-- START SUPPLIED INFORMATION --

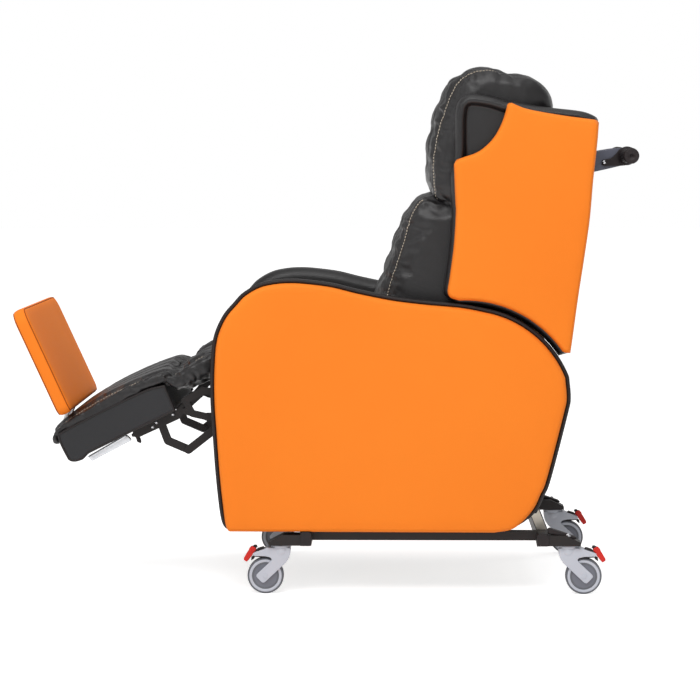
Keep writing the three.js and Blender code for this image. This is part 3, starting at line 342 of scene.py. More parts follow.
zinc = bright_metal("zinc_plate", linear(238, 230, 216), linear(222, 214, 200), 0.4, 0.55)
rail_steel = bright_metal("rail_steel", linear(224, 226, 228), linear(200, 202, 206), 0.36, 0.5)
chrome_screw = bright_metal("screw_chrome", linear(215, 215, 218), linear(190, 190, 195), 0.2, 0.3)
print("materials:", len(bpy.data.materials))

# %% Give the frame's own nodes their finish
slot_finish = {
    "orange_upholstery": orange_cover, "black_upholstery": black_cover, "frame_black": frame_paint,
    "bright_steel": zinc, "handle_grey": handle_paint, "grip_black": grip_rubber,
    "castor_grey": castor_nylon, "hub_grey": hub_nylon, "tyre_grey": tyre_rubber,
    "pedal_red": pedal_nylon, "plywood": plain_wood,
}
for part in frame["record"]["subparts"]:
    shown = frame["nodes"][part["node"]]
    for slot in shown.material_slots:
        slot.material = slot_finish[part["material_slot"]]


# %% [markdown]
# Lines. Most of this chair is drawn in its side view, as an upholsterer's templates are. A line is
# a few chosen places, joined by a smooth curve, and cut into even steps.

# %% Line helpers
def even(line, spacing):
    steps = np.linalg.norm(np.diff(line, axis=0), axis=1)
    run = np.concatenate([[0], np.cumsum(steps)])
    marks = np.linspace(0, run[-1], max(2, round(run[-1] / spacing)) + 1)
    return np.stack([np.interp(marks, run, line[:, axis]) for axis in range(line.shape[1])], axis=1)


def smooth(points, spacing):
    """A smooth curve through chosen places, in even steps."""
    spots = np.array(points, float)
    ghost = np.vstack([2 * spots[0] - spots[1], spots, 2 * spots[-1] - spots[-2]])
    step = np.linspace(0, 1, 12, endpoint=False)[:, None]
    runs = [
        0.5 * (2 * b + (c - a) * step + (2 * a - 5 * b + 4 * c - d) * step**2
               + (3 * b - a - 3 * c + d) * step**3)
        for a, b, c, d in zip(ghost, ghost[1:], ghost[2:], ghost[3:])
    ]
    return even(np.vstack([*runs, spots[-1:]]), spacing)


def straight(points, spacing):
    return even(np.array(points, float), spacing)


def arc(centre, radius, start, stop, spacing):
    count = max(2, round(abs(math.radians(stop - start)) * radius / spacing))
    turn = np.radians(np.linspace(start, stop, count + 1))
    return np.stack([centre[0] + radius * np.cos(turn), centre[1] + radius * np.sin(turn)], axis=1)


def closed(*runs, spacing=None):
    """One closed outline, counterclockwise, from runs that follow each other."""
    line = np.vstack([*runs, runs[0][:1]])
    line = line[np.append(True, np.linalg.norm(np.diff(line, axis=0), axis=1) > 1e-6)]
    line = (even(line, spacing) if spacing else line)[:-1]
    turn = np.sum(line[:, 0] * np.roll(line[:, 1], -1) - np.roll(line[:, 0], -1) * line[:, 1])
    return line if turn > 0 else line[::-1]


def shares_in(node_name, shares):
    """Shares of a node's box in the side view, as places."""
    low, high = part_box(node_name)
    return np.array([(low.y + y * (high.y - low.y), low.z + z * (high.z - low.z)) for y, z in shares])


def inset(line, distance):
    """A closed outline drawn in along its own normals."""
    ahead = np.roll(line, -1, axis=0) - np.roll(line, 1, axis=0)
    ahead /= np.linalg.norm(ahead, axis=1)[:, None]
    return line + distance * np.stack([-ahead[:, 1], ahead[:, 0]], axis=1)


def edge_distance(spots, line):
    """How far each place is from an outline."""
    start, stop = line, np.roll(line, -1, axis=0)
    along = stop - start
    share = np.einsum("pij,ij->pi", spots[:, None] - start, along) / np.einsum("ij,ij->i", along, along)
    near = start + np.clip(share, 0, 1)[:, :, None] * along
    return np.linalg.norm(spots[:, None] - near, axis=2).min(axis=1)


print("line helpers ready")


# %% Mesh helpers
def made_piece(name, verts, faces, material, body, slot=None, stands_for=(), smooth_faces=True):
    mesh = bpy.data.meshes.new(name)
    mesh.from_pydata([tuple(v) for v in verts], [], [tuple(int(i) for i in f) for f in faces])
    if smooth_faces:
        mesh.polygons.foreach_set("use_smooth", [True] * len(mesh.polygons))
    mesh.materials.append(material)
    piece = bpy.data.objects.new(name, mesh)
    scene.collection.objects.link(piece)
    return settle(piece, body, stands_for)


def settle(piece, body, stands_for=()):
    """Puts a finished piece on its body, and hides the frame's parts that it stands for."""
    if body:
        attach(piece, body)
    if stands_for:
        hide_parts(*stands_for)
    return piece


def mirrored(piece, name, body, stands_for=()):
    """The same piece for the other side."""
    mesh = piece.data.copy()
    mesh.name = name
    spots = np.zeros(len(mesh.vertices) * 3)
    mesh.vertices.foreach_get("co", spots)
    spots[0::3] *= -1
    mesh.vertices.foreach_set("co", spots)
    mesh.flip_normals()
    other = bpy.data.objects.new(name, mesh)
    scene.collection.objects.link(other)
    return settle(other, body, stands_for)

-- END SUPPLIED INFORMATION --

▶ **WHAT TO DO**: Please repeat the listing exactly, with nothing left out.

▶ **ANSWER BELOW**:
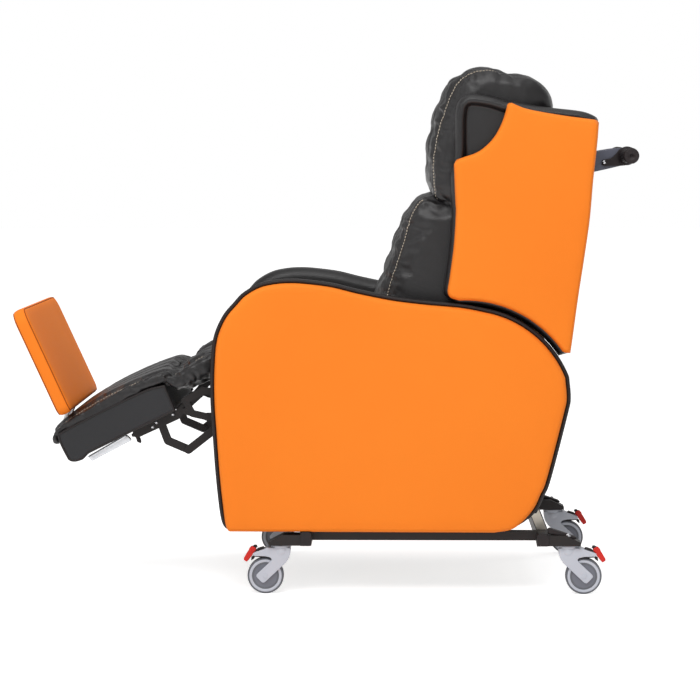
Keep writing the three.js and Blender code for this image. This is part 3, starting at line 342 of scene.py. More parts follow.
zinc = bright_metal("zinc_plate", linear(238, 230, 216), linear(222, 214, 200), 0.4, 0.55)
rail_steel = bright_metal("rail_steel", linear(224, 226, 228), linear(200, 202, 206), 0.36, 0.5)
chrome_screw = bright_metal("screw_chrome", linear(215, 215, 218), linear(190, 190, 195), 0.2, 0.3)
print("materials:", len(bpy.data.materials))

# %% Give the frame's own nodes their finish
slot_finish = {
    "orange_upholstery": orange_cover, "black_upholstery": black_cover, "frame_black": frame_paint,
    "bright_steel": zinc, "handle_grey": handle_paint, "grip_black": grip_rubber,
    "castor_grey": castor_nylon, "hub_grey": hub_nylon, "tyre_grey": tyre_rubber,
    "pedal_red": pedal_nylon, "plywood": plain_wood,
}
for part in frame["record"]["subparts"]:
    shown = frame["nodes"][part["node"]]
    for slot in shown.material_slots:
        slot.material = slot_finish[part["material_slot"]]


# %% [markdown]
# Lines. Most of this chair is drawn in its side view, as an upholsterer's templates are. A line is
# a few chosen places, joined by a smooth curve, and cut into even steps.

# %% Line helpers
def even(line, spacing):
    steps = np.linalg.norm(np.diff(line, axis=0), axis=1)
    run = np.concatenate([[0], np.cumsum(steps)])
    marks = np.linspace(0, run[-1], max(2, round(run[-1] / spacing)) + 1)
    return np.stack([np.interp(marks, run, line[:, axis]) for axis in range(line.shape[1])], axis=1)


def smooth(points, spacing):
    """A smooth curve through chosen places, in even steps."""
    spots = np.array(points, float)
    ghost = np.vstack([2 * spots[0] - spots[1], spots, 2 * spots[-1] - spots[-2]])
    step = np.linspace(0, 1, 12, endpoint=False)[:, None]
    runs = [
        0.5 * (2 * b + (c - a) * step + (2 * a - 5 * b + 4 * c - d) * step**2
               + (3 * b - a - 3 * c + d) * step**3)
        for a, b, c, d in zip(ghost, ghost[1:], ghost[2:], ghost[3:])
    ]
    return even(np.vstack([*runs, spots[-1:]]), spacing)


def straight(points, spacing):
    return even(np.array(points, float), spacing)


def arc(centre, radius, start, stop, spacing):
    count = max(2, round(abs(math.radians(stop - start)) * radius / spacing))
    turn = np.radians(np.linspace(start, stop, count + 1))
    return np.stack([centre[0] + radius * np.cos(turn), centre[1] + radius * np.sin(turn)], axis=1)


def closed(*runs, spacing=None):
    """One closed outline, counterclockwise, from runs that follow each other."""
    line = np.vstack([*runs, runs[0][:1]])
    line = line[np.append(True, np.linalg.norm(np.diff(line, axis=0), axis=1) > 1e-6)]
    line = (even(line, spacing) if spacing else line)[:-1]
    turn = np.sum(line[:, 0] * np.roll(line[:, 1], -1) - np.roll(line[:, 0], -1) * line[:, 1])
    return line if turn > 0 else line[::-1]


def shares_in(node_name, shares):
    """Shares of a node's box in the side view, as places."""
    low, high = part_box(node_name)
    return np.array([(low.y + y * (high.y - low.y), low.z + z * (high.z - low.z)) for y, z in shares])


def inset(line, distance):
    """A closed outline drawn in along its own normals."""
    ahead = np.roll(line, -1, axis=0) - np.roll(line, 1, axis=0)
    ahead /= np.linalg.norm(ahead, axis=1)[:, None]
    return line + distance * np.stack([-ahead[:, 1], ahead[:, 0]], axis=1)


def edge_distance(spots, line):
    """How far each place is from an outline."""
    start, stop = line, np.roll(line, -1, axis=0)
    along = stop - start
    share = np.einsum("pij,ij->pi", spots[:, None] - start, along) / np.einsum("ij,ij->i", along, along)
    near = start + np.clip(share, 0, 1)[:, :, None] * along
    return np.linalg.norm(spots[:, None] - near, axis=2).min(axis=1)


print("line helpers ready")


# %% Mesh helpers
def made_piece(name, verts, faces, material, body, slot=None, stands_for=(), smooth_faces=True):
    mesh = bpy.data.meshes.new(name)
    mesh.from_pydata([tuple(v) for v in verts], [], [tuple(int(i) for i in f) for f in faces])
    if smooth_faces:
        mesh.polygons.foreach_set("use_smooth", [True] * len(mesh.polygons))
    mesh.materials.append(material)
    piece = bpy.data.objects.new(name, mesh)
    scene.collection.objects.link(piece)
    return settle(piece, body, stands_for)


def settle(piece, body, stands_for=()):
    """Puts a finished piece on its body, and hides the frame's parts that it stands for."""
    if body:
        attach(piece, body)
    if stands_for:
        hide_parts(*stands_for)
    return piece


def mirrored(piece, name, body, stands_for=()):
    """The same piece for the other side."""
    mesh = piece.data.copy()
    mesh.name = name
    spots = np.zeros(len(mesh.vertices) * 3)
    mesh.vertices.foreach_get("co", spots)
    spots[0::3] *= -1
    mesh.vertices.foreach_set("co", spots)
    mesh.flip_normals()
    other = bpy.data.objects.new(name, mesh)
    scene.collection.objects.link(other)
    return settle(other, body, stands_for)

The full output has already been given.